With the help of the Reimagining Access team, the pair work together to identify a specific problem in their community around access to recreation and sport activities. They then go through a six-week codesign process where they create the solution that they would like to see happen. The Reimagining Access research team then helps the pair implement their codesigned solution within their community.

“Sport and recreation are a luxury. It is a pay to play society, so if you live in poverty or low income, people often feel they don’t deserve to play because they haven’t earned it,” said Oncescu.

“You can make anything free, and you can create spaces for people to go, but if they don’t feel like they belong or deserve it, it can be really hard for them to show up.”

“Through the process of having them co-design what they want, they feel that they get to contribute, that they deserve it, that it’s for them. The process of co-design creates a sense of belonging.”

The research project has been implemented in five communities throughout New Brunswick, with a successful tactic in St. George.

The St. George tactic began in 2022, when Oncescu and her team began working with equity-owed resident and St. George newcomer Hope Twinamatsiko.

“In 2018, I relocated here from Uganda with my family – my husband and our two children, who were teenagers,” said Twinamatsiko. “We were so lost.”

Of the many hardships that Twinamatsiko faced during her first few years in the small town, one of the most difficult to bear was watching her son, once an active athlete and an extrovert at heart, face barriers that prevented him from participating in sports.

Twinamatsiko says that the extremely high cost, lack of transportation options and difficulty finding information about athletic organizations made it near impossible for her son to join teams.

“What we went through, I wouldn’t want to see another person going through that,” she said.

After slowly settling into St. George, Twinamatsiko was recruited by the Reimagining Access research group, where she was introduced to YMCA manager and UNB alum Paige Scott (BRSS'17).

Twinamatsiko and Scott, who was born and raised in St. George, began working together to identify an issue they wanted to overcome within the community.

Viewing Saint George from two very different perspectives, Twinamatsiko and Scott both saw a problem with the lack of accessibility to unstructured recreational opportunities for vulnerable community members.

“Hope and Paige are the perfect example of why the co-design works,” said Oncescu.

“Paige has a mandate to support people being engaged in recreation in the region, and she wants to support all people,” said Oncescu.

“But Hope represents a population that often doesn't have access to community sport and recreation because newcomers often lack the financial resources, transportation and access to information to support participation.”

“Hope brings to Paige the lived experience of being a newcomer, which Paige does not have,” she said.

“Together, they have the shared knowledge to better create supports that could have a meaningful impact.”

This February, Twinamatsiko and Scott hosted a community pop-up alongside Reimagining Access in St.
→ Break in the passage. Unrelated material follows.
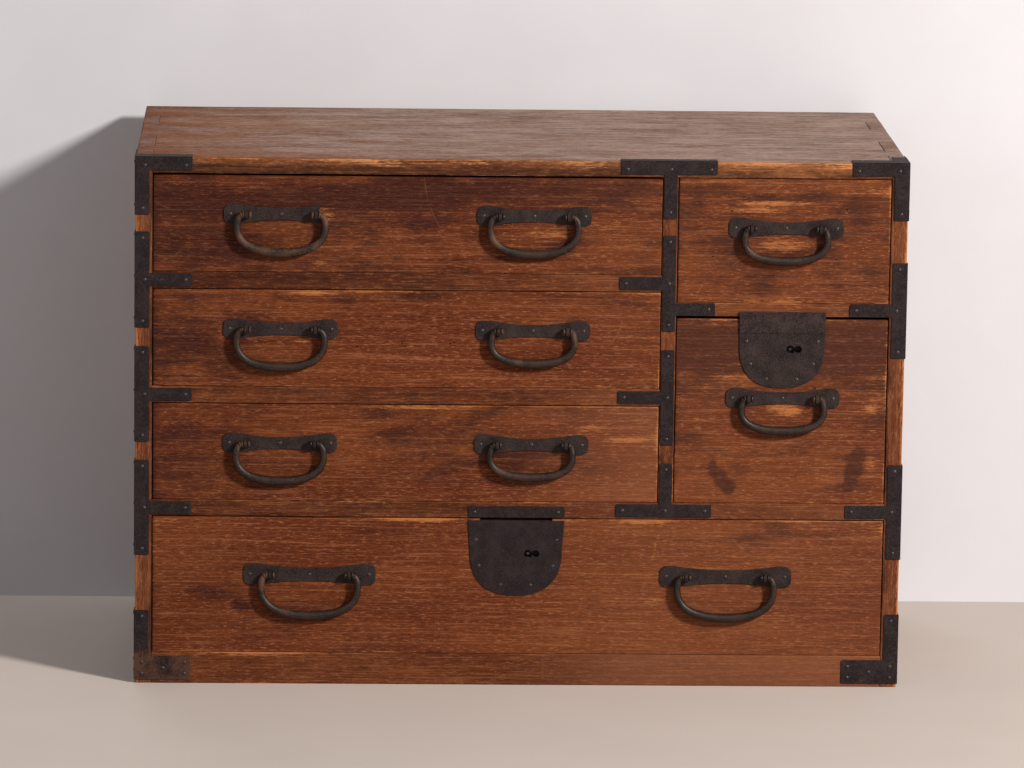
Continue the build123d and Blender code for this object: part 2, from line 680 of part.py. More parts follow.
left_column = (inner_left + post_left) / 2
half_left, half_bottom = left_handle_spacing / 2, bottom_handle_spacing / 2
for name, low, left_plate, right_shape, gap in (
        ("top_left_drawer", upper_rail_top, broken_plate, long_bail, shrunk_top_gap),
        ("middle_left_drawer", lower_rail_top, small_plate, short_bail, drawer_top_gap),
        ("lower_left_drawer", wide_rail_top, small_plate, short_bail, drawer_top_gap)):
    drawer(name, inner_left, post_left, low, low + left_opening_height, [
        (f"{name}_bail_left", left_column - half_left, left_handle_height, left_plate, long_bail),
        (f"{name}_bail_right", left_column + half_left, left_handle_height, small_plate, right_shape),
    ], top_gap=gap)
handle_x = right_column + right_handle_shift
drawer("top_right_drawer", post_right, inner_right, right_rail_top, under_top,
       [("top_right_drawer_bail", handle_x, top_right_handle_height, small_plate, short_bail)])
drawer("deep_right_drawer", post_right, inner_right, wide_rail_top, right_rail_low,
       [("deep_right_drawer_bail", handle_x, deep_handle_height, small_plate, short_bail)],
       lock=deep_lock, top_gap=deep_drawer_top_gap)
drawer("bottom_drawer", inner_left, inner_right, base_rail_height, wide_rail_low, [
    ("bottom_drawer_bail_left", -half_bottom, bottom_handle_height, large_plate, large_bail),
    ("bottom_drawer_bail_right", half_bottom, bottom_handle_height, large_plate, large_bail),
], lock=bottom_lock)
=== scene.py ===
# %% [markdown]
# # An iron-bound clothing chest
# The real object is a low chest of lacquered boards, bound with blackened iron. Six drawers slide
# out of it, each with drop handles, and two have a lock. The moving model comes in as a fixed frame.
# This lesson dresses it: every board, iron, nail and handle gets the surface that years of use gave it.

import json
import math

import bpy
import numpy as np
from mathutils import Matrix, Vector


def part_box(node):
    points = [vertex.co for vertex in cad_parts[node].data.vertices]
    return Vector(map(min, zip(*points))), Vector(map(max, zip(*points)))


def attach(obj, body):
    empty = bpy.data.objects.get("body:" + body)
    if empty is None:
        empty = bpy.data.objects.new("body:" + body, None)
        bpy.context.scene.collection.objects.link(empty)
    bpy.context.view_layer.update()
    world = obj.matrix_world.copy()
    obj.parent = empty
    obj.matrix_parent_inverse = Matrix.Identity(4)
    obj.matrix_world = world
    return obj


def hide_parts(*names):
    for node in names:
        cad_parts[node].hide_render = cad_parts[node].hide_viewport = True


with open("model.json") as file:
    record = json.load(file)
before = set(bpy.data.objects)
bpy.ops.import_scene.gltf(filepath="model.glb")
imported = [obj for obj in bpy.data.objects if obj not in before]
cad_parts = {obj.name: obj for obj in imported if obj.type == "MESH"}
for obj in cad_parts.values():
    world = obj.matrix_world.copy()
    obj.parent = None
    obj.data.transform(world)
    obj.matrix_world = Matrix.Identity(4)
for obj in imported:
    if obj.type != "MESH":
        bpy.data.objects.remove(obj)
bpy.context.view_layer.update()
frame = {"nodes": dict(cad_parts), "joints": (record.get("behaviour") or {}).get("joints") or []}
mm = 0.001

# %% [markdown]
# ## Where the eye stands
# A long lens far away keeps the chest's lines nearly parallel. The camera is turned by three angles:
# yaw to the side, pitch downwards and a small roll. From them come the directions it looks along,
# its right and its up, and those three are the columns of its matrix.

# %% Camera
def show(name, data):
    """Puts a camera, a lamp or a mesh into the scene."""
    made = bpy.data.objects.new(name, data)
    bpy.context.scene.collection.objects.link(made)
    return made


camera_place = Vector((-0.2425, -6.8104, 1.5688))
yaw, pitch, roll = (math.radians(angle) for angle in (2.023, 10.434, 0.805))
focal_length, sensor_width = 206.14, 36  # mm

ahead = Vector((math.sin(yaw) * math.cos(pitch), math.cos(yaw) * math.cos(pitch), -math.sin(pitch)))
level_right = Vector((math.cos(yaw), -math.sin(yaw), 0))
level_up = level_right.cross(ahead)
right = level_right * math.cos(roll) + level_up * math.sin(roll)
up = level_up * math.cos(roll) - level_right * math.sin(roll)

camera = show("camera", bpy.data.cameras.new("camera"))
camera.data.lens = focal_length
camera.data.sensor_width = sensor_width
camera.data.clip_end = 100
camera.matrix_world = Matrix.Translation(camera_place) @ Matrix((right, up, -ahead)).transposed().to_4x4()
bpy.context.scene.camera = camera
print("camera looks along", [round(c, 3) for c in ahead])

# %% [markdown]
# ## Writing materials
# A material is a small network. These helpers add one node at a time: each takes plain numbers or
# the output of another node, so a finish can be read from top to bottom like a recipe.

# %% Node helpers
def tint(red, green, blue):
    """A colour as a screen shows it, 0 to 255, turned into the light that a shader works with."""
    seen = np.array([red, green, blue]) / 255
    light = np.where(seen <= 0.04045, seen / 12.92, ((seen + 0.055) / 1.055) ** 2.4)
    return (*light.tolist(), 1.0)


def fill(tree, sockets, values):
    """Gives sockets their values: plain numbers, or links from another node's output."""
    for socket, value in values.items():
        if isinstance(value, bpy.types.NodeSocket):
            tree.links.new(value, sockets[socket])
        else:
            sockets[socket].default_value = value


def put(tree, kind, values=None, **options):
    """Adds a node with its options and its sockets' values, and gives its outputs."""
    made = tree.nodes.new("ShaderNode" + kind)
    for option, value in options.items():
        setattr(made, option, value)
    fill(tree, made.inputs, values or {})
    return made.outputs


def calc(tree, operation, *values):
    """One sum on one or two values."""
    return put(tree, "Math", dict(enumerate(values)), operation=operation)[0]


def chain(operation):
    """Makes a function that joins any number of values by one operation."""
    def joined(tree, first, *others):
        for other in others:
            first = calc(tree, operation, first, other)
        return first
    return joined


add, times, highest = chain("ADD"), chain("MULTIPLY"), chain("MAXIMUM")


def swing(tree, value, much=1.0):
    """How far a noise is from its middle, 0.5, times an amount."""
    return times(tree, calc(tree, "SUBTRACT", value, 0.5), much)


def between(tree, value, low, high, start=0.0, end=1.0):
    """A soft step: start below low, end above high, and a smooth rise from one to the other."""
    values = {"Value": value, "From Min": low, "From Max": high, "To Min": start, "To Max": end}
    return put(tree, "MapRange", values, interpolation_type="SMOOTHSTEP")[0]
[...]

George’s Magaguadavic Center. The event included games, snacks, activities and play boxes filled with toys and gear for all ages and abilities.

There were prizes from local stores and food from local restaurants. There were organized transportation options to and from people’s homes, and special activities for participants with mobility issues. Nearly 60 equity-owed community members attended.

“Every comment and remark that day was positive,” said Scott. “We need to see more of this in the community; we need to build on these opportunities for people and create more spaces for them to get out and collaborate.”

“I want to see this project expand, not only here but in other communities too,” said Twinamatsiko. “We don’t need millions of people; we just need a few people who can bring others together, people like Paige, people who are willing and committed.”

As the team continues to connect with the most excluded, disenfranchised and the marginalized residents of rural New Brunswick towns, they hope to reconcile relationships between those who are in power and those who aren’t.

Their goal, they say, is to reimagine residents’ belonging within their community.

“We can't go into complex social issues with the solution from a top-down perspective. We need to create safe spaces for the solutions to emerge with those most impacted in our communities,” said Oncescu.

“The residents and practitioners coming together – trying, learning, growing – that is where the answers are.”